Et la victoire dans tout ça ? Et le rassemblement du peuple, préalable indispensable à l’accession de la gauche au pouvoir dans un pays que l’on sait bien à droite ? Quid des ouvriers ? De la France périphérique ? De la ruralité sans laquelle la gauche ne triomphe jamais ?

Jean-Luc Mélenchon ne s’en soucie pas le moins du monde. Il ne parle plus à la France. Il court après des segments de population — quitte à verser dans l’outrance et tenir des propos indignes de sa formation intellectuelle — dans la perspective de la prochaine élection présidentielle. Il entend prendre tout le monde sur sa gauche, de sorte que les candidats putatifs soient incapables de le suivre, justifiant ainsi aux yeux de ses soutiens galvanisés par cette ligne toujours plus radicale, la nécessité d’une quatrième candidature.

Écœurant, n’est-ce pas ?

Oui. J’ai écrit ici à quel point Jean-Luc Mélenchon avait été une figure tutélaire pour beaucoup d’entre nous.

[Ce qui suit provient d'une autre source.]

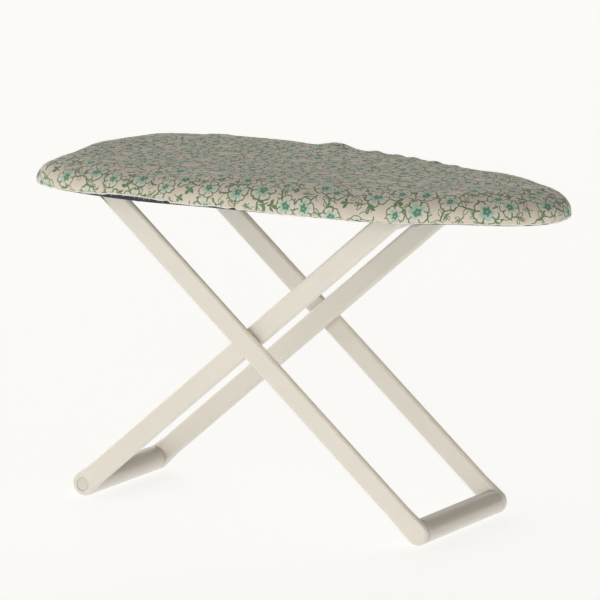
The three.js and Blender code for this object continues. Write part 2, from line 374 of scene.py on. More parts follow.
def cream_paint():
    """Cream paint, with painted light and shade: a pale painted highlight on the bars'
    upward-facing sides and rounded edges, away from their feet, and painted shade on top of the
    tubes and rods."""
    surface = Surface("cream_paint", Coat_Weight=0.5, Coat_Roughness=0.16, IOR=1.5)
    place = surface.place()
    cloudy = surface.noise(place, 90.0, 3.0)
    fine = surface.noise(place, 2600.0, 3.0, 0.6)
    specks = surface.noise(place, 900.0, 1.0)
    tint = surface.mixed(cloudy, tone(211, 206, 195), tone(218, 213, 203))
    speckled = surface.mixed(specks.below(0.2, 0.03) * 0.35, tint, tone(190, 178, 158))
    _, facing, upward = surface.split(surface.node("TexCoord").outputs["Normal"])
    # On a bar "bar" is 1; the painted highlight's fade is 1, falling to 0 at its foot. Elsewhere
    # both are 0.
    bar = surface.field(surface.node_attribute("bar", "Fac"))
    painted_light_fade = surface.field(surface.node_attribute("painted_light_fade", "Fac"))
    # Painted highlight: a pale tone on the bars' narrow sides and rounded edges that face up.
    painted_side_light = facing.abs().below(0.75, 0.15) * (upward * 3.0).clamped() * painted_light_fade
    # Painted shade: a darker tone on the upper side of the tubes and rods, none underneath.
    painted_top_shade = (upward * 0.7 + 0.4).clamped() * bar.inverse()
    with_painted_shade = surface.mixed(painted_top_shade, speckled, tone(191, 182, 168))
    surface.color(surface.mixed(painted_side_light, with_painted_shade, tone(248, 239, 219)))
    surface.roughness(cloudy * 0.12 + 0.34)
    surface.bump(fine * 0.4 + cloudy, 0.03 * MM, 0.5)
    return surface.material


def navy_board():
    surface = Surface("navy_board", IOR=1.45)
    place = surface.place()
    grain = surface.noise(surface.scaled(place, (400, 1600, 1600)), 1.0, 4.0, 0.6)
    cloudy = surface.noise(place, 120.0, 2.0)
    surface.color(surface.mixed(grain, tone(34, 40, 50), tone(50, 57, 70)))
    surface.roughness(cloudy * 0.2 + 0.6)
    surface.bump(grain, 0.05 * MM, 0.6)
    return surface.material


def plain_steel():
    surface = Surface("plain_steel", Metallic=1.0)
    place = surface.place()
    brushed = surface.noise(surface.scaled(place, (300, 6000, 6000)), 1.0, 3.0, 0.6)
    cloudy = surface.noise(place, 400.0, 2.0)
    surface.color(surface.mixed(cloudy, tone(176, 174, 168), tone(200, 198, 192)))
    surface.roughness(brushed * 0.25 + 0.25)
    surface.bump(brushed, 0.01 * MM, 0.5)
    return surface.material


def fibrous(name, roughness, scale, detail, low, high, depth, strength):
    """A soft, matt material with fine fibres."""
    surface = Surface(name, Roughness=roughness)
    fibres = surface.noise(surface.place(), scale, detail, 0.7)
    surface.color(surface.mixed(fibres, tone(*low), tone(*high)))
    surface.bump(fibres, depth, strength)
    return surface.material


# The print's and the weave's measures, in millimetres on the cloth.
FLOWER_SPACING = 6.9
FLOWER_SPREAD = 0.55
PETALS = 5
SECTOR = TAU / PETALS
LINE_SOFT = 0.05
SPRIG_SPACING = 3.5
THREAD_PITCH = 0.3


class Print:
    """The floral print, in millimetres on the flat cloth: masks from 0 to 1 for each ink."""

    def __init__(self, surface, cloth):
        self.surface = surface
        drift = surface.noise(cloth, 0.5, 1.0)
        drift_across = surface.noise(surface.moved(cloth, (31.0, 17.0, 0.0)), 0.5, 1.0)
        x, y, _ = surface.split(cloth)
        self.x = x + (drift - 0.5) * 1.0
        self.y = y + (drift_across - 0.5) * 1.0
        self.spot = surface.joined(self.x, self.y)
        self.ragged = surface.noise(cloth, 3.2, 2.0)
        self.line = surface.noise(cloth, 1.7, 1.0) * 0.12 + 0.105
        self.near = self.cell("F1", FLOWER_SPACING, FLOWER_SPREAD)
        self.next = self.cell("F2", FLOWER_SPACING, FLOWER_SPREAD)

    def cell(self, feature, spacing, spread, shift=(0.0, 0.0, 0.0)):
        """The place and random numbers of the nearest, or next nearest, scattered point."""
        place = self.surface.moved(self.spot, shift)
        node = self.surface.node("TexVoronoi", Scale=1 / spacing, Randomness=spread)
        node.voronoi_dimensions = "2D"
        node.feature = feature
        self.surface.feed(node.inputs["Vector"], place)
        x, y, _ = self.surface.split(node.outputs["Position"])
        return {
            "x": x - shift[0],
            "y": y - shift[1],
            "random": self.surface.split(node.outputs["Color"]),
        }

    def stroke(self, distance, half_width=None):
        """A drawn line along the places where the distance is nothing."""
        return distance.abs().below(self.line if half_width is None else half_width, LINE_SOFT)

    def flower(self):
        """(petal outlines, the flower's whole area, teal blot, green heart)."""
        turn, growth, misprint = self.near["random"]
        scale = growth * 0.4 + 0.84
        x = (self.x - self.near["x"]) / scale
        y = (self.y - self.near["y"]) / scale
        radius = length_of(x, y)
        angle = y.math("ARCTAN2", x) + turn * TAU
        folded = (angle.wrapped(SECTOR) - SECTOR / 2).abs()
        reach = radius * folded.cos()
        across = radius * folded.sin()
        lobe = length_of(reach - 1.8, across - 0.44) - 0.83 + (self.ragged - 0.5) * 0.35
        outside = radius.below(1.7, 0.05).inverse()
        arcs = self.stroke(lobe) * outside
        between = radius * (SECTOR / 2 - folded).sin()
        inner = radius.below(2.15, 0.05) * radius.below(1.35, 0.1).inverse()
        outline = arcs.larger(self.stroke(between) * inner)
        area = lobe.below(0.12, LINE_SOFT).larger(radius.below(1.75, LINE_SOFT))

        blot_x = x + (misprint - 0.5) * 0.7
        blot_y = y + (turn - 0.5) * 0.7
        star = (angle * PETALS).cos() * -0.32
        blot = (length_of(blot_x, blot_y) + (self.ragged - 0.5) * 1.3).below(star + 1.42, 0.14)
        ragged_heart = radius + (self.ragged - 0.5) * 1.1 + (angle * PETALS).cos() * 0.12
        heart = ragged_heart.below(0.86, 0.1)
        rays = self.stroke(across, 0.12) * radius.below(0.95, 0.08)
        return outline, area, blot, heart.larger(rays) * radius.below(0.17, 0.06).inverse()

    def stems(self):
        """Curved stems between neighbouring flowers, each with leaves: (inked, hollows)."""
        along_x = self.next["x"] - self.near["x"]
        along_y = self.next["y"] - self.near["y"]
        reach = length_of(along_x, along_y)
        unit_x = along_x / reach
        unit_y = along_y / reach
        x = self.x - self.near["x"]
        y = self.y - self.near["y"]
        along = x * unit_x + y * unit_y
        across = unit_x * y - unit_y * x
        lean = self.near["random"][0] - self.next["random"][0]
        side = lean.sign()
        bow = (along / reach * math.pi).sin() * (lean * 3.0).smaller(1.0).larger(-1.0) * 0.8
        a = (along - reach * 0.5) * side
        b = (across - bow) * side
        chance = (self.near["random"][1] + self.next["random"][1]) * 7.31
        kept = chance.wrapped(1.0).below(0.8, 0.001)
        stem = self.stroke(b, 0.21)
        leaves = [
            self.leaf(a, b, -0.5, 48, 2.3, 0.58),
            self.leaf(a, b, 0.3, -46, 2.2, 0.54),
        ]
        return self.inked(stem, leaves, kept)

    def sprigs(self):
        """Small three-leaf sprigs scattered between the flowers: (inked, hollows)."""
        cell = self.cell("F1", SPRIG_SPACING, 0.8, (57.0, 23.0, 0.0))
        turn, growth, form = cell["random"]
        angle = turn * TAU
        x = (self.x - cell["x"]) / (growth * 0.35 + 0.85)
        y = (self.y - cell["y"]) / (growth * 0.35 + 0.85)
        a = x * angle.cos() + y * angle.sin()
        b = y * angle.cos() - x * angle.sin()
        curve = b + (a * a - 0.6) * 0.16
        span = a.abs().below(1.5, 0.05)
        stem = self.stroke(curve, 0.16) * span
        leaves = [
            self.leaf(a, b, 0.2, 6, 1.7, 0.42),
            self.leaf(a, b, -0.1, 62, 1.6, 0.42),
            self.leaf(a, b, -0.1, -58, 1.6, 0.4),
        ]
        inked, hollow = self.inked(stem, leaves, form.below(0.92, 0.001))
        return inked, hollow * form.below(0.45, 0.001)

    def inked(self, stem, leaves, kept):
        """(stem and leaves as one shape, the leaves' hollows), where they are kept."""
        inked, hollow = stem, None
        for whole, inside in leaves:
            inked = inked.larger(whole)
            hollow = inside if hollow is None else hollow.larger(inside)
        return inked * kept, hollow * stem.inverse() * kept

    def leaf(self, a, b, start, degrees, length, half_width):
        """A pointed leaf that grows from the stem at start: (its whole area, its hollow)."""
        turn = math.radians(degrees)
        u = (a - start) * math.cos(turn) + b * math.sin(turn)
        v = b * math.cos(turn) - (a - start) * math.sin(turn)
        belly = (u * (math.pi / length)).sin() * half_width
        ends = u.below(length, 0.01) * u.below(0.0, 0.01).inverse()
        whole = v.abs().below(belly, LINE_SOFT) * ends
        inside = (v.abs() + 0.2).below(belly, LINE_SOFT) * ends
        return whole, inside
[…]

Comme vous, je me délectais de ses nombreuses références à la Révolution française et à la Commune de Paris. J’admirais la façon dont il avait revisité un matérialisme historique parfois un peu trop sec. Je me plongeais bien volontiers dans les nouvelles perspectives offertes par un écosocialisme qui rompait avec certaines lunes du productivisme. Bref, j’ai vu en lui un Jean Jaurès des temps modernes. Quelqu’un qui aurait le droit à une place particulière dans nos manuels d’histoire.

Que ce temps me semble loin désormais.

Encore plus après la lecture d’un nouveau tweet intempestif dans lequel il répond favorablement à la demande d’un débat avec Jordan Bardella. Comme si cette le nihilisme ambiant l’amusait. Comme si cette situation le confortait.

Je suis triste. Atterré. Dégouté.

Je ne sais pas si le RN gouvernera, pour combien de temps nous en aurons et pour quelles conséquences pour le peuple. Mais je sais une chose : tant que Jean-Luc Mélenchon sera là, nous n’en finirons pas.